You are calling the RnnCells with a hidden state via:

if layer == 0:
    hidden_l = self.rnn_cell_list[layer](input[:, t, :], hidden[layer])
else:
    hidden_l = self.rnn_cell_list[layer](hidden[layer - 1],hidden[layer])

which is previously defined as:

        if hidden_state is None:
            if torch.cuda.is_available():
                h0 = torch.zeros(self.num_layers, input.size(0), self.hidden_size).cuda()
            else:
                h0 = torch.zeros(self.num_layers, input.size(0), self.hidden_size)

        else:
             h0 = hidden_state

        outs = []

        hidden = list()
        for layer in range(self.num_layers):
            hidden.append(h0[layer, :, :])

and thus never None.
If I remove the hidden[layer] from self.rnn_cell_list[layer](input[:, t, :], hidden[layer]) I see the print statements as expected.

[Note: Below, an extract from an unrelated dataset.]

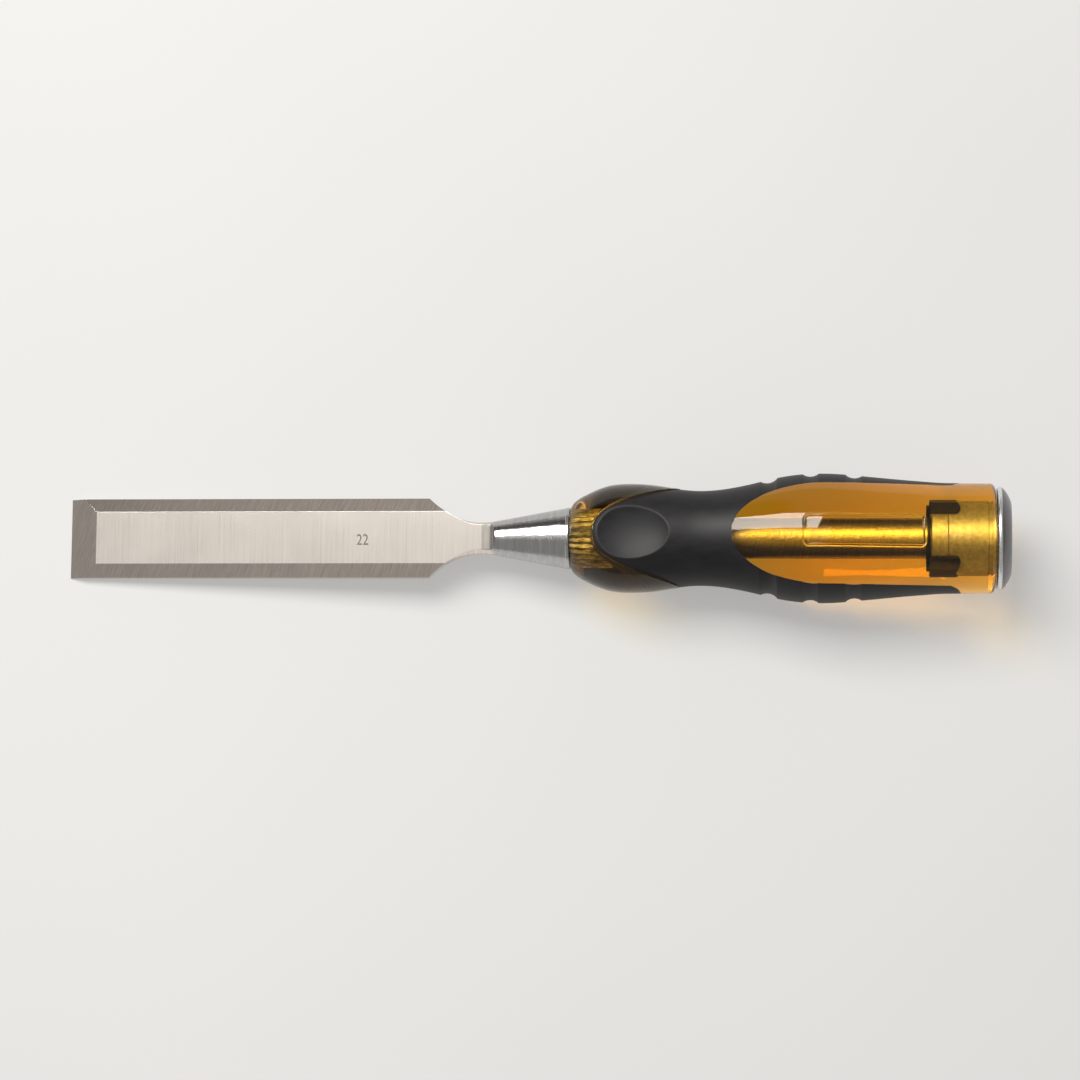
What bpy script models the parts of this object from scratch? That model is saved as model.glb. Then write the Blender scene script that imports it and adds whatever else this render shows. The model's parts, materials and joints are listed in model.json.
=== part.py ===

weight_theta · March 13, 2023, 9:35pm

Thank you for your quick reply Patrick. So the hidden state matrix is already being initalised to be of torch.zeroe at h_0 and therefore as you say never None. This explains why the if hidden_state is None: never triggers and would mean that the if clause I added is redundant and can be removed. Great, thank you for pointing my mistake out to me.